The plaintiff is a master painter, and in July, August, and September, 1901, had contracts for doing certain work in painting and decorating a building located at 987 Fifth avenue, and also on the Church of New Jerusalem, in the city of New York. The defendant association, the Amalgamated Painters & Decorators of New York, is an unincorporated labor association of expert journeymen, painters, and decorators in such city, of which the defendant Callanan is the president, and the defendant Plealy one of the business representatives, commonly called “walking delegate.” This action was brought to enjoin and restrain defendants from doing certain acts threatened to be done, which, it is alleged, if permitted, would seriously interfere with the property rights and business of the plaintiff, and by reason thereof cause him serious damage. A preliminary injunction was granted, ex parte, restraining the defendants from committing the acts complained of, with an order to show cause why the same should not be continued during the pendency of the action. Upon the return of the order, the preliminary' injunction was vacated, but on appeal to this court that order was reversed, and the injunction continued during the pendency of the action. 67 App. Div. 14, 73 N. Y. Supp. 518. Upon the trial, notwithstanding that the plaintiff established by competent proof the material facts set out in the papers upon which the preliminary injunction was granted, the court dismissed the complaint upon the ground, as appears from the decision made,that the case could not be distinguished, “in principle, from National Protective Association v. Cumming, 170 N. Y. 315 [63 N. E. 369, 58 L. R. A. 135, 88 Am. St. Rep. 648]”; and the plaintiff has appealed from the judgment subsequently entered dismissing the complaint on the merits.

The judgment must be reversed. The facts established at the trial do not bring this case within National Protective Association v. Gumming, nor has the principle there announced any application -whatever. On the contrary, by reason of such facts the case comes squarely within our former decision, and the principle laid down in Curran v. Galen, 152 N. Y. 33, 46 N. E. 297, 37 L. R. A. 802, 57 Am. St. Rep. 496. The question presented in National Protective Association v. Gumming was one between two rival labor, organizations, and the court held that a labor union did not commit an unlawful act by refusing to permit its members to work with fellow servants who were members of a rival organization. In Curran v. Galen the question was whether a labor organization had the right to procure the discharge of an employé because he would not become a member thereof. The Court of Appeals held that a labor union had no such right, and in so holding the court (in which all of the members concurred) said:

“Public policy and the interests o£ society iavor the utmost freedom in the citizen to pursue his lawful trade or calling, and if the purpose of an organization or combination of workingmen be to hamper or restrict that freedom, and, through contracts or arrangements with employers, to coerce other workingmen to become members of the organization, and to come under its rules and conditions, under the penalty of the loss of their position and Of deprivation or employment, then that purpose seems clearly unlawful, and militates against the spirit of our government and the nature of our institutions. The effectuation of such purpose would conflict with that principle of public policy which prohibits monopolies and exclusive privileges.”
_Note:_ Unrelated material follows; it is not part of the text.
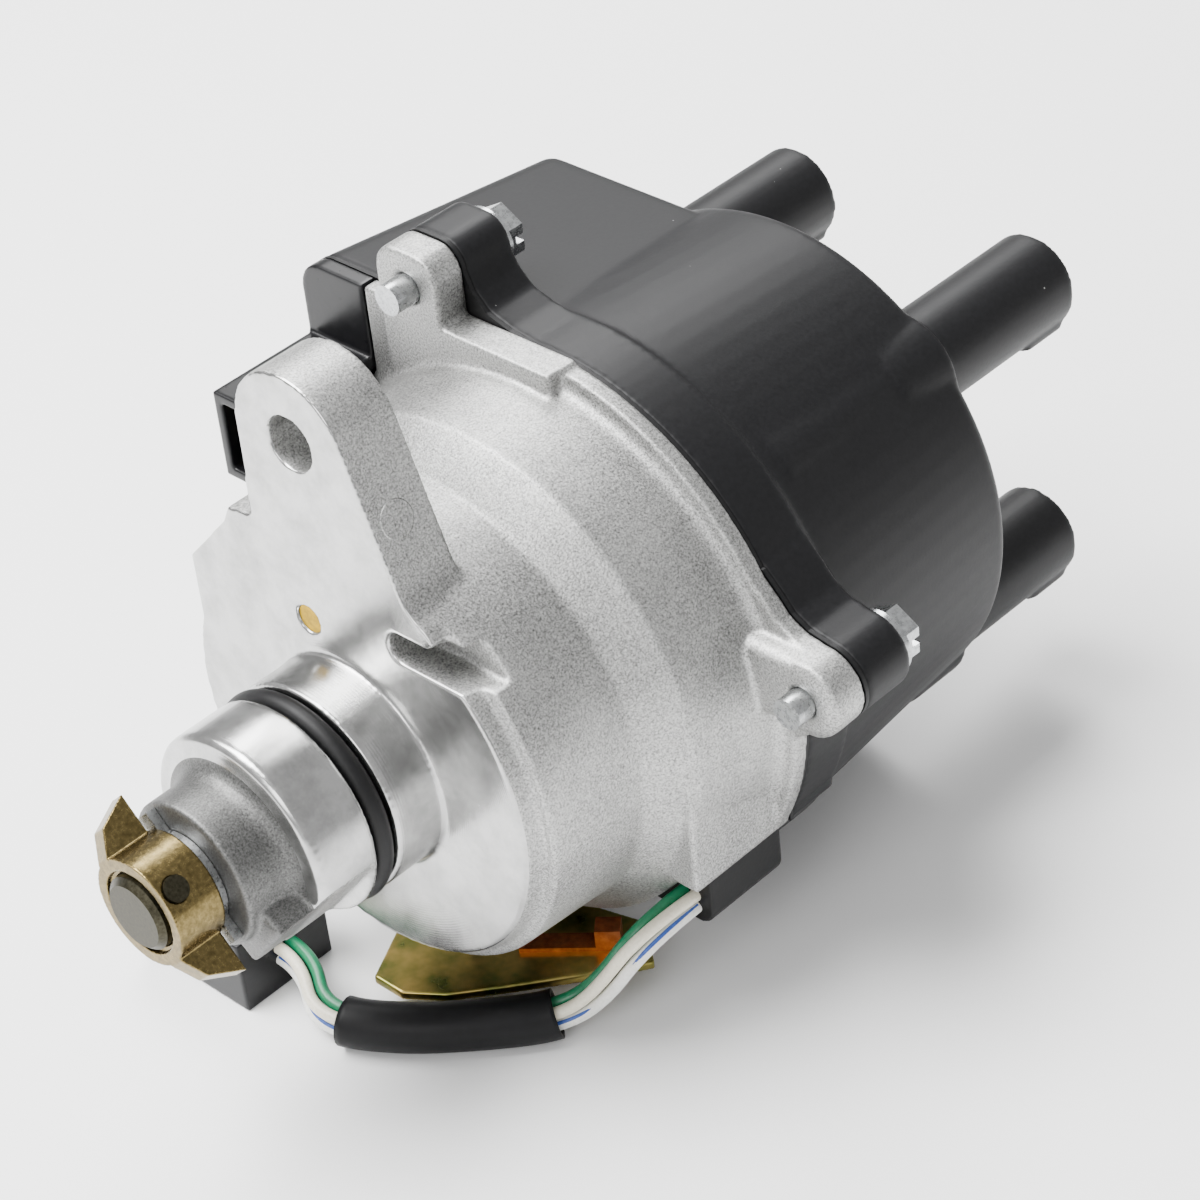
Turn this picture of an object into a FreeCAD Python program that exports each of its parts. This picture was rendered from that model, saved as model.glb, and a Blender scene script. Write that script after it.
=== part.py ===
import FreeCAD, Part
import Sketcher
import math
import os
import re

# Ignition distributor with its coil under the cap, millimetres.
# X runs along the shaft from the drive coupling (low X) to the plug-lead towers (high X).
# The origin lies on the shaft's axis in the plane of the machined mounting face. Z is up.

document = FreeCAD.newDocument("IgnitionDistributor")
sheet = document.addObject("Spreadsheet::Sheet", "Size")
gauge = document.addObject("App::FeaturePython", "Gauge")
gauge.addProperty("App::PropertyFloat", "Reading", "Base")
aliases = []
nodes = []

SIZES = (
    # Nose and spigot, which plug into the cylinder head
    ("nose_end", -33.0),
    ("nose_radius", 12.0),
    ("spigot_front", -24.1),
    ("spigot_radius", 17.5),
    ("spigot_chamfer", 0.9),
    ("ring_groove_start", -13.1),
    ("ring_groove_end", -9.1),
    ("ring_groove_radius", 14.3),
    ("ring_section_radius", 1.7),
    ("nose_blend", 3.0),
    ("nose_rib_start", -31.0),
    ("nose_rib_width", 12.0),
    ("drain_angle", 219.0),
    ("drain_width", 18.5),
    ("drain_floor", 14.8),
    ("drain_end", -14.5),
    # Turned outside of the housing
    ("face_radius", 34.1),
    ("face_step", 3.0),
    ("neck_radius", 36.7),
    ("neck_end", 20.5),
    ("neck_draft", 1.0),
    ("bell_start", 27.0),
    ("bell_radius", 43.2),
    ("bell_draft", 1.2),
    ("flange_blend", 2.2),
    ("flange_back", 43.0),
    ("flange_radius", 47.3),
    ("joint_plane", 46.0),
    # Hollow inside of the housing
    ("chamber_floor", 9.0),
    ("hub_radius", 18.0),
    ("lower_chamber_radius", 33.2),
    ("plate_ledge", 26.0),
    ("upper_chamber_radius", 39.4),
    ("shield_ledge", 43.5),
    ("shield_radius", 41.2),
    ("boss_radius", 4.0),
    ("boss_circle", 30.6),
    # Adjusting lug
    ("lug_across", 4.0),
    ("lug_height", 53.9),
    ("lug_radius", 11.3),
    ("lug_hole_radius", 4.35),
    ("lug_thickness", 11.0),
    ("lug_foot_y", -14.8),
    ("lug_foot_z", 35.5),
    ("face_side", 32.0),
    ("face_shoulder_y", 21.0),
    ("face_shoulder_z", 36.3),
    ("gusset_radius", 8.0),
    ("gusset_y", -22.05),
    ("gusset_z", 38.85),
    # Pocket and plugged hole in the mounting face
    ("pocket_low", 23.2),
    ("pocket_high", 28.5),
    ("pocket_tip", -10.8),
    ("pocket_depth", 6.4),
    ("witness_across", 6.5),
    ("witness_height", 22.3),
    ("witness_radius", 2.3),
    ("witness_depth", 4.5),
    # Flange ears, each with its screw
    ("ear_radius", 6.4),
    ("ear_back", 40.0),
    ("upper_ear_reach", 9.45),
    ("upper_ear_angle", 67.41),
    ("side_ear_reach", 6.11),
    ("side_ear_angle", 169.43),
    ("lower_ear_reach", 5.06),
    ("lower_ear_angle", -56.37),
    ("side_ear_back", 39.3),
    ("side_ear_roll", 2.4),
    ("shelf_height", 47.5),
    ("shelf_left", 17.0),
    ("shelf_right", -6.7),
    ("corner_y", 35.4),
    ("corner_z", 46.6),
    # Skirt over the wire outlet
    ("skirt_side", -42.4),
    ("skirt_bottom", -22.0),
    ("skirt_start", 25.0),
    # Wire grommet
    ("grommet_start", 30.0),
    ("grommet_side", -40.0),
    ("grommet_inner", -21.0),
    ("grommet_bottom", -33.5),
    ("grommet_top", -22.0),
    ("grommet_corner", 3.0),
    # Shaft and its bearings
    ("shaft_end", -44.0),
    ("shaft_radius", 6.0),
    ("shaft_chamfer", 0.9),
    ("shaft_tip_radius", 5.0),
    ("shaft_tip_start", 52.0),
    ("shaft_tip_end", 72.0),
    ("shaft_flat", 4.2),
    ("shaft_clearance", 0.4),
    ("collar_radius", 7.0),
    ("collar_width", 2.0),
    ("bush_radius", 8.0),
    ("bush_start", -30.0),
    ("bush_length", 18.0),
    ("running_gap", 0.04),
    ("seal_radius", 11.0),
    ("seal_start", -1.5),
    ("bearing_start", 4.0),
    ("bearing_width", 8.0),
    ("bearing_radius", 14.0),
    ("bearing_inner_ring", 8.6),
    ("ring_gap", 0.1),
    ("circlip_depth", 0.8),
    ("circlip_width", 1.0),
    # Drive coupling
    ("coupling_length", 8.3),
    ("end_play", 0.1),
    ("coupling_recess_radius", 6.8),
    ("coupling_recess_depth", 0.8),
    ("coupling_radius", 8.8),
    ("dog_reach", 15.2),
    ("dog_slope_radius", 12.7),
    ("dog_slope_length", 2.15),
    ("dog_width", 3.8),
    ("dog_offset", -0.4),
    ("dog_length", 7.5),
    ("dog_angle", 46.0),
    ("cross_pin_inset", 3.6),
    ("cross_pin_angle", 136.0),
    ("cross_pin_radius", 1.95),
    ("washer_radius", 7.6),
    ("washer_reach", 11.0),
    ("washer_wing", 5.4),
    ("washer_thickness", 1.55),
    # Signal rotor, pickup and igniter on their plate
    ("plate_thickness", 1.5),
    ("plate_hole_radius", 20.0),
    ("plate_screw_radius", 2.0),
    ("rotor_start", 29.0),
    ("rotor_width", 9.0),
    ("rotor_hub_radius", 10.0),
    ("rotor_tooth_radius", 17.0),
    ("rotor_tooth_width", 5.0),
    ("tooth_count", 4),
    ("roll_pin_radius", 1.5),
    ("pickup_gap", 0.5),
    ("pickup_core_size", 5.0),
    ("pickup_coil_radius", 6.5),
    ("pickup_coil_length", 9.0),
    ("igniter_width", 24.0),
    ("igniter_low", -36.0),
    ("igniter_high", -20.5),
    ("igniter_thickness", 9.0),
    ("shield_thickness", 2.0),
    ("shield_hole_radius", 11.0),
    # Gasket and cap
    ("gasket_thickness", 0.7),
    ("gasket_band", 3.4),
    ("band_end", 56.4),
    ("cap_inset", 1.3),
    ("cap_band_step", 0.8),
    ("cap_end_radius", 42.75),
    ("cap_end", 99.4),
    ("cap_wall", 3.0),
    ("box_reach", 2.7),
    ("box_top", 46.5),
    ("box_drop", 6.0),
    ("box_corner", 5.0),
    ("box_bottom", -4.0),
    ("box_end", 97.0),
    ("box_end_round", 2.5),
    ("cap_edge_round", 2.0),
    ("tower_root_radius", 11.6),
    ("tower_root_start", 60.0),
    ("tower_root_end", 88.0),
    ("tower_neck_radius", 9.2),
    ("tower_collar_radius", 9.7),
    ("tower_rib_radius", 1.7),
    ("tower_rib_reach", 7.2),
    ("tower_rib_angle", 228.0),
    ("tower_rib_start", 121.0),
    ("tower_inner_boss", 5.2),
    ("tower_inner_start", 87.0),
    ("tower_circle", 34.6),
    ("tower_radius", 8.03),
    ("tower_end", 130.6),
    ("tower_angle", 45.0),
    ("socket_radius", 4.6),
    ("socket_depth", 24.0),
    # Rotor arm, electrodes and centre brush
    ("arm_start", 55.0),
    ("arm_hub_radius", 9.5),
    ("arm_top", 84.0),
    ("arm_reach", 27.5),
    ("arm_width", 13.0),
    ("blade_thickness", 1.6),
    ("blade_width", 8.0),
    ("spark_gap", 0.7),
    ("electrode_radius", 2.7),
    ("electrode_start", 82.0),
    ("brush_radius", 2.5),
    ("brush_gap", 0.06),
    ("brush_length", 7.6),
    ("brush_boss_radius", 5.6),
    ("brush_boss_start", 88.0),
    ("brush_seat", 97.4),
    ("spring_wall", 0.6),
    # Ignition coil in the cap's box
    ("coil_low_y", 12.0),
    ("coil_low_z", 6.0),
    ("coil_end", 79.0),
    ("coil_gap", 0.6),
    ("coil_bay_radius", 34.3),
    ("core_width", 12.0),
    # Side connector
    ("socket_front", 22.0),
    ("socket_depth_y", 14.0),
    ("socket_z_low", 18.0),
    ("socket_z_high", 33.5),
    ("socket_wall", 1.8),
    ("socket_opening_y", 8.2),
    ("socket_floor", 38.0),
    ("moulding_gap", 0.4),
    ("pin_half", 0.4),
    # Screws
    ("cap_screw_radius", 2.5),
    ("cap_screw_tip", 36.0),
    ("cap_screw_clearance", 0.35),
    ("seat_gap", 0.02),
    ("screw_flange_radius", 5.4),
    ("screw_flange", 1.2),
    ("hex_flats", 8.0),
    ("hex_height", 3.4),
    ("pan_head_ratio", 1.9),
    ("pan_head_height", 1.2),
    ("slot_width", 1.3),
    ("slot_depth", 1.6),
    # Harness, bracket and plug
    ("floor", -50.0),
    ("wire_radius", 1.0),
    ("wire_pitch", 2.3),
    ("sleeve_radius", 4.0),
    ("sleeve_bore", 3.4),
    ("wire_exit_y", -35.7),
    ("wire_exit_z", -29.6),
    ("bracket_top", -44.0),
    ("sheet_thickness", 1.6),
    ("bracket_boss_x", 18.0),
    ("bracket_boss_y", -4.0),
    ("bracket_boss_radius", 5.0),
    ("bracket_screw_radius", 2.5),
    ("bracket_head_radius", 4.6),
    ("bracket_head_height", 3.4),
    ("clip_length", 16.0),
    ("clip_width", 3.5),
    ("clip_thickness", 0.8),
    ("clip_height", 4.0),
    ("clip_angle", -51.0),
    ("plug_low_x", -15.8),
    ("plug_width", 18.0),
    ("plug_front", 18.0),
    ("plug_length", 24.0),
    ("plug_height", 13.5),
    ("plug_wall", 1.8),
    ("latch_width", 6.0),
    ("latch_height", 1.6),
    ("terminal_width", 1.6),
    ("terminal_thickness", 0.8),
)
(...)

Here the sole question is whether the defendants, because the plaintiff would not in a formal way recognize the association, or for an alleged affront to its walking delegate, have the right to maliciously cause parties who have entered into contracts with him to deliberately break them, by means of threats to cause, or actually causing, a strike of all the workmen in the employ of such parties. That they have not such right was clearly and unmistakably announced on the appeal from the order vacating the preliminary injunction; the court then saying that the case furnished “no1 authority for a resort to fraud, intimidation, force, or threats,” except within the limitation announced in the Gumming Case, 53 App. Div. 227, 65 N. Y. Supp. 946, and that, upon the facts then presented—and the facts established upon the trial were even stronger than those were—“the plaintiff was entitled to an injunction restraining the defendant from interfering in any manner with the business of this plaintiff by resorting to intimidation, force, or fraud, or by such acts injuring the business of the plaintiff, or preventing the members of the defendants’ organization from working for the plaintiff, or preventing other men employed by him from working for the plaintiff, or upon any contracts with which he is connected.”

The defendants, by causing a strike of all the workmen engaged on the building at 987 Fifth avenue, caused Leeds, through his representatives, Hunt & Hunt, to deliberately break the contract which they had made with the plaintiff, and, in causing a general strike upon the work at the New Jerusalem Church, caused James C. Hose Sons to deliberately break their contract; and, if the plaintiff should procure other, contracts, it is quite apparent that the same methods will be resorted to, as in the two instances stated, to induce parties contracting with him to violate their agreements. This was done, and in the future is threatened to be done, not because the plaintiff refused to employ union labor or to pay union wages, but simply because, according to the uncontradicted testimony of the defendant Callanan, the plaintiff refused to recognize the representative of the union, or “the union in any way.” The methods here employed to compel the plaintiff to accede to the demands of the defendants are unjust, unreasonable, and such as the law does not recognize and will not tolerate. As well might the defendants resort to physical force to enforce alleged rights or redress real or imaginary wrongs. It clearly appears that they were actuated by improper motives and by a malicious desire tO' injure the plaintiff; and, this being so, the plaintiff was entitled to relief, within all the authorities to which our attention has been called.

Upon a careful consideration of this record, we are of the opinion that an injunction should have been granted to the extent indicated on the former appeal, and that the court erred in not so holding. The judgment appealed from, therefore, must be reversed, and a new trial ordered, with costs to the appellant to abide the event. All concur. 
      
      . See Injunction, vol. 27, Cent. Dig. § 175.